When you drop reference files into the 2D tab's reference column,
files are sorted by extension — video files (.mp4,
.mov, .webm) become video references,
image files (.png, .jpg, .webp,
...) become image references, audio files
(.mp3, .wav, .m4a, ...)
become audio references. You don't need to put them in separate
columns.
Resolution & upscaling
Only piapi · Seedance Omni Reference outputs 1080p directly today. For the other vendors, the canonical pattern is to chain a Video Upscale pass after the V2V row:
- Row N: Video to Video at the vendor's native resolution (e.g. 720p with fal Seedance).
- Row N+1: Video Upscale → Topaz, picking a model appropriate to the source motion (Proteus, Artemis, Nyx, Gaia, or Starlight). The 2D pipeline's job-chaining picks up Row N's output as Row N+1's input automatically.
Topaz upscale runs as a separate operation in the same 2D tab and is documented under the Pipeline guide.
Related operations
- Motion Control — the adjacent 2D-tab operation. Same four-step cascade. Currently wired for Kling (Kuaishou) motion-control models. Use this when you have an explicit motion path to drive against, rather than a reference clip to restyle.

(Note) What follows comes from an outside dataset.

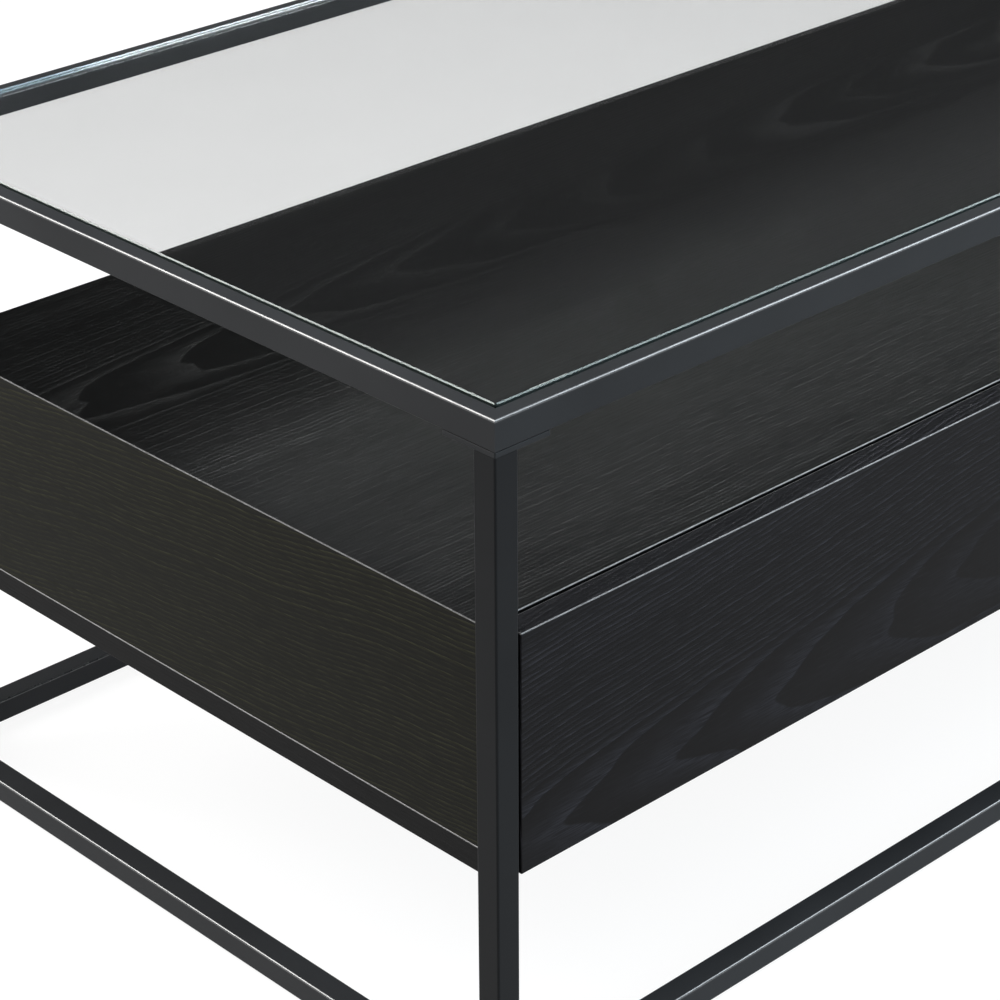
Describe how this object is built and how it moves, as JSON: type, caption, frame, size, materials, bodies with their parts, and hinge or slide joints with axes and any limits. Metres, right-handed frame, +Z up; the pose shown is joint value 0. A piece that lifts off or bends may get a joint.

- Image to Video — for shots that start from a still frame and need motion generated. Covered in the Pipeline guide.
- Text to Video — for shots that need no source media at all. Routes through every T2V-capable vendor via the same Platform → Vendor → Model cascade. Useful for loops, sprites, B-roll, and reference-element generation.
- Video Upscale — Topaz video upscaling models, served via fal. Chain after any V2V row that lands below your target resolution.